[BEGIN]
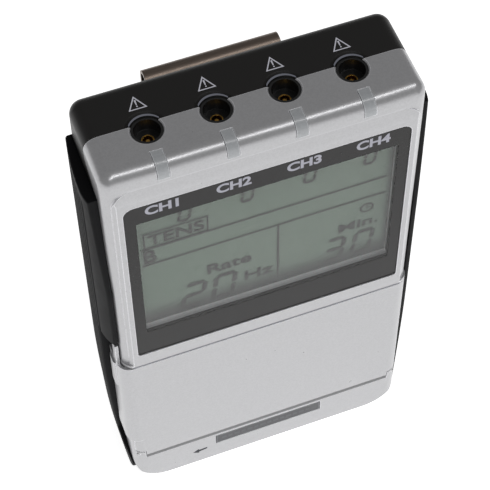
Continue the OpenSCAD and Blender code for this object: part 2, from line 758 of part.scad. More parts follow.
module belt_clip() {
    inner_y = back_y + clip_gap + clip_t / 2;
    fold_y = back_y + clip_gap + clip_fold_r;
    outer_y = fold_y + clip_fold_r - clip_t / 2;
    path = [[inner_y, clip_leg_z0], [inner_y, clip_fold_z]];
    leg = [[outer_y, clip_fold_z], [outer_y - 1.6, 88], [outer_y + 0.6, 78]];
    color([0.55, 0.52, 0.48]) along_x(clip_x - clip_w / 2, clip_x + clip_w / 2) {
        sheet_bar(path[0], path[1]);
        difference() {
            translate([fold_y, clip_fold_z]) circle(clip_fold_r);
            translate([fold_y, clip_fold_z]) circle(clip_fold_r - clip_t);
            translate([fold_y - 5, clip_fold_z - 10]) square(10);
        }
        sheet_bar(leg[0], leg[1]);
        translate(leg[1]) circle(clip_t / 2);
        sheet_bar(leg[1], leg[2]);
    }
}

module screw(x, z, y_head, r, head_r, head_t, length) {
    difference() {
        union() {
            rod_y(x, y_head - head_t, y_head, z, head_r);
            rod_y(x, y_head - head_t - length, y_head, z, r);
        }
        translate([x, y_head, z]) for (a = [0, 90]) rotate([0, a, 0])
            cube([head_r * 1.3, 1.4, 0.5], center = true);
    }
}

module case_screws() color([0.3, 0.3, 0.32]) for (x = [-screw_x, screw_x], z = screw_z)
    screw(x, z, back_y - screw_sink + screw_head_t, screw_r - 0.1, screw_head_r, screw_head_t, 19.1);

module board_screws() color([0.75, 0.75, 0.75]) for (x = [-peg_x, peg_x])
    screw(x, board_screw_z, board_y + board_t + 1.2, 1, 1.9, 1.2, 4.2);

front_housing();
rear_housing();
left_grip();
right_grip();
display_lens();
lens_gasket();
lcd_panel();
lcd_frame();
lcd_connector_strips();
light_pipe_1();
light_pipe_2();
light_pipe_3();
light_pipe_4();
channel_leds();
lead_jack_1();
lead_jack_2();
lead_jack_3();
lead_jack_4();
jack_sleeves();
jack_pins();
jack_board();
board_header();
main_board();
controller_chip();
output_transformers();
transformer_coils();
capacitors();
buzzer();
dc_inlet();
dc_inlet_pin();
key_mat();
ch1_up_key();
ch2_up_key();
ch3_up_key();
ch4_up_key();
ch1_down_key();
ch2_down_key();
ch3_down_key();
ch4_down_key();
power_key();
mode_key();
select_key();
set_key();
keypad_door();
door_hinge_pin();
nameplate();
battery_door();
battery_cell_1();
battery_cell_2();
battery_cell_3();
battery_cell_4();
battery_springs();
battery_contacts();
belt_clip();
case_screws();
board_screws();
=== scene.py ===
import json
import math

import bmesh
import bpy
from mathutils import Matrix, Vector

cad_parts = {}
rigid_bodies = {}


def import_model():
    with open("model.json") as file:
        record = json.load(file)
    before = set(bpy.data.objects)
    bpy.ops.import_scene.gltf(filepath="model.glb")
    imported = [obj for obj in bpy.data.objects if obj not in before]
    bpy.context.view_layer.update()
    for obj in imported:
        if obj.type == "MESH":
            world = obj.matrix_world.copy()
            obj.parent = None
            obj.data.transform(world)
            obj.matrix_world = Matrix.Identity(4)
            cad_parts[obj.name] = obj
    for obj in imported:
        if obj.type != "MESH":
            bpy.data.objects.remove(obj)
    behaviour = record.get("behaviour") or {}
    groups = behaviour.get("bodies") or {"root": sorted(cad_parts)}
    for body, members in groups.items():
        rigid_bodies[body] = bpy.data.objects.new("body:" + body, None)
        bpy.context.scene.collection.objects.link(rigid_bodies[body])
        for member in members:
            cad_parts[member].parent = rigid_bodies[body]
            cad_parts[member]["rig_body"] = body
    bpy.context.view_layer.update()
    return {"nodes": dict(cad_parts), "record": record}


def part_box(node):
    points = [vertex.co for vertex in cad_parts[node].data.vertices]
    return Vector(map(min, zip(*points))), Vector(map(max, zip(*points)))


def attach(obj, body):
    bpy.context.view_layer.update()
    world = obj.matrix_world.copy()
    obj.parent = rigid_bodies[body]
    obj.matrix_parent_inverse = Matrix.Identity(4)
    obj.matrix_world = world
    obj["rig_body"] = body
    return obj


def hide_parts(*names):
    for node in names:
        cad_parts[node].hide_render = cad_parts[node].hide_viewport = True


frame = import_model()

MM = 0.001


# ---- places, in millimetres, worked out from the frame ----

def span(node):
    """Lowest and highest corner of a CAD node in millimetres."""
    low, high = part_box(node)
    return low / MM, high / MM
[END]
*WRITTEN EXERCISE:* Start with the line that contains "front_housing();" and end with the line that contains "cad_parts[obj.name] = obj"; give those lines again exactly, and no others.

*WRITTEN RESPONSE:*
front_housing();
rear_housing();
left_grip();
right_grip();
display_lens();
lens_gasket();
lcd_panel();
lcd_frame();
lcd_connector_strips();
light_pipe_1();
light_pipe_2();
light_pipe_3();
light_pipe_4();
channel_leds();
lead_jack_1();
lead_jack_2();
lead_jack_3();
lead_jack_4();
jack_sleeves();
jack_pins();
jack_board();
board_header();
main_board();
controller_chip();
output_transformers();
transformer_coils();
capacitors();
buzzer();
dc_inlet();
dc_inlet_pin();
key_mat();
ch1_up_key();
ch2_up_key();
ch3_up_key();
ch4_up_key();
ch1_down_key();
ch2_down_key();
ch3_down_key();
ch4_down_key();
power_key();
mode_key();
select_key();
set_key();
keypad_door();
door_hinge_pin();
nameplate();
battery_door();
battery_cell_1();
battery_cell_2();
battery_cell_3();
battery_cell_4();
battery_springs();
battery_contacts();
belt_clip();
case_screws();
board_screws();
=== scene.py ===
import json
import math

import bmesh
import bpy
from mathutils import Matrix, Vector

cad_parts = {}
rigid_bodies = {}


def import_model():
    with open("model.json") as file:
        record = json.load(file)
    before = set(bpy.data.objects)
    bpy.ops.import_scene.gltf(filepath="model.glb")
    imported = [obj for obj in bpy.data.objects if obj not in before]
    bpy.context.view_layer.update()
    for obj in imported:
        if obj.type == "MESH":
            world = obj.matrix_world.copy()
            obj.parent = None
            obj.data.transform(world)
            obj.matrix_world = Matrix.Identity(4)
            cad_parts[obj.name] = obj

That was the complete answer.